Marianne Hedin — April 3, 2012

It seems only logical that demand response and energy efficiency should go hand-in-hand.  Both spring from concerns about energy usage and aim to accomplish the same outcome, i.e., energy reduction.  But reality doesn’t always follow logic.

Instead, often the two concepts are pursued by different departments and individuals within a utility.  What’s worse, the two organizations in some cases do not even speak to each other. Although demand response contributes to lower energy use, its main goal is not to achieve energy efficiency.  Rather, it aims to reduce the use of electricity on a temporary basis at a specific time (i.e., in times of peak demand, typically within hours or minutes) in order to balance the grid to avoid power shortages.  By contrast, the main objective of energy efficiency or conservation programs is to reduce electricity consumption on a long-term basis with the help of various energy efficiency measures.

Still, there is a strong interrelationship between demand response and energy efficiency.  In the residential sector, demand response is typically a standalone program that aims to achieve 1 kilowatt (kW) and perhaps up to 2.5 kW of energy reduction from the average household – sometimes through a smart thermostat or a load-control switch on an air-conditioning system.  This often requires incentives from the utility.  But when demand response is integrated with behavioral-based energy efficiency programs to raise customers’ awareness about energy conservation, interest in participating in demand response programs improves significantly.  According to Tendril, “When the ground is first seeded with behavioral-based efficiency programs that begin the energy awareness cycle of consumers – by delivering personalized, relevant information about energy use, the ability for them to set an energy savings goal and measure their progress towards that goal in an active learning environment – consumers can then opt in to more complicated energy management programs that include demand response.”

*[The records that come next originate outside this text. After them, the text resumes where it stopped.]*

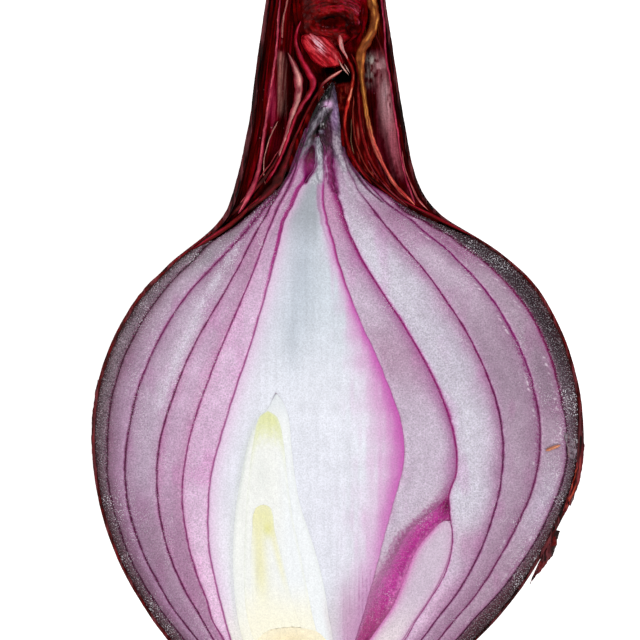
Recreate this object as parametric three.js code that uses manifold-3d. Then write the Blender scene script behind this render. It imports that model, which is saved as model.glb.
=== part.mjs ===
// Halved red onion, lying on its rounded back with the cut face level and facing up.
// Millimetres, +Z up, +Y towards the neck, origin under the middle of the bounding box.
//
// An onion is a stack of leaf bases. Each scale is its own shell between two profiles;
// the shells nest inside each other and close on the basal plate. The dried leaves of the
// neck are troughs with real hollows between them.
import * as THREE from "three";
import { mergeVertices } from "three/addons/utils/BufferGeometryUtils.js";
import Module from "manifold-3d";

const wasm = await Module();
wasm.setup();
const { Manifold, Mesh } = wasm;

// ---- driving dimensions -------------------------------------------------------------
const CUT_HEIGHT = 34.6; // height of the cut face above the table
const ROUNDNESS = 0.96; // depth of a section over its half-width
const GAP = 0.3; // clear space between neighbouring pieces
const SKIN = 0.55; // papery outer tunic
const SHEATH = 0.85; // dried leaf base in the neck
const HOOD = 0.6; // dried leaf that hoods the fleshy cone
const FACETS = 10; // steps round the half section
const FINEST = 0.02; // detail finer than this is merged
const RIM = 1.2; // how far a cutting shape passes the cut face and its own ends

// Profiles on the cut face: [y, left edge, right edge], from the neck to the base.
const TUNIC = [
  [61.8, -9.31, 5.96], [54.9, -10.13, 6.68], [48.9, -11.05, 7.47], [43.65, -11.83, 8.27],
  [40.35, -12.29, 8.76], [37.65, -12.64, 9.16], [34.2, -13.05, 9.71], [30.9, -13.58, 10.29],
  [27.6, -14.25, 10.88], [25.65, -14.67, 11.3], [23.4, -15.25, 11.98], [21.15, -15.9, 13.05],
  [19.2, -16.61, 14.54], [17.1, -17.96, 17.07], [14.4, -20.87, 21.65], [11.4, -24.7, 25.85],
  [6.9, -29.12, 30.28], [0.9, -33.12, 33.62], [-5.1, -35.54, 35.68], [-11.85, -36.85, 36.85],
  [-18.6, -36.85, 36.85], [-25.35, -35.78, 34.74], [-32.1, -33.65, 31.25], [-38.1, -30.71, 27.46],
  [-43.35, -27.31, 23.14], [-47.85, -23.87, 18.47], [-51.6, -20.72, 13.7], [-54.6, -17.72, 8.9],
  [-56.7, -15.15, 5.14], [-58.35, -12.7, 1.85],
];
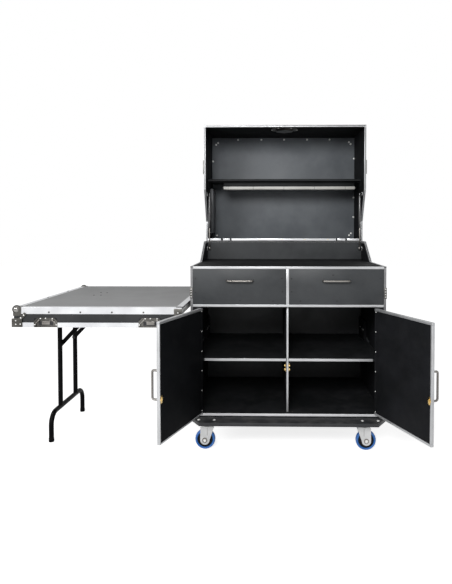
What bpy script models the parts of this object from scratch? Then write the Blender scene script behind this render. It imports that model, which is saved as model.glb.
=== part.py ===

It is quite possible that the demand response and energy efficiency departments have more in common than they realize or are willing to admit.  Better-informed customers may be the link to integrate the two energy efficiency and demand response camps together.  By educating consumers about the benefits of participation and improving their access to detailed data about their energy use and performance, both groups will essentially seek to achieve the same goal – an educated, well-informed and motivated energy consumer.  Indeed, some utilities have already begun to take steps to bring the two initiatives closer together.  For example, industry sources tell me that some have recently appointed a director to head both the demand response and energy efficiency programs in order to coordinate efforts to benefit both and to leverage each other’s skills and know-how.  Instead of working at cross purposes, utilities should make every effort to create synergies between the two organizations so that they can truly work in unison to achieve new and improved energy efficiency and demand response behaviors.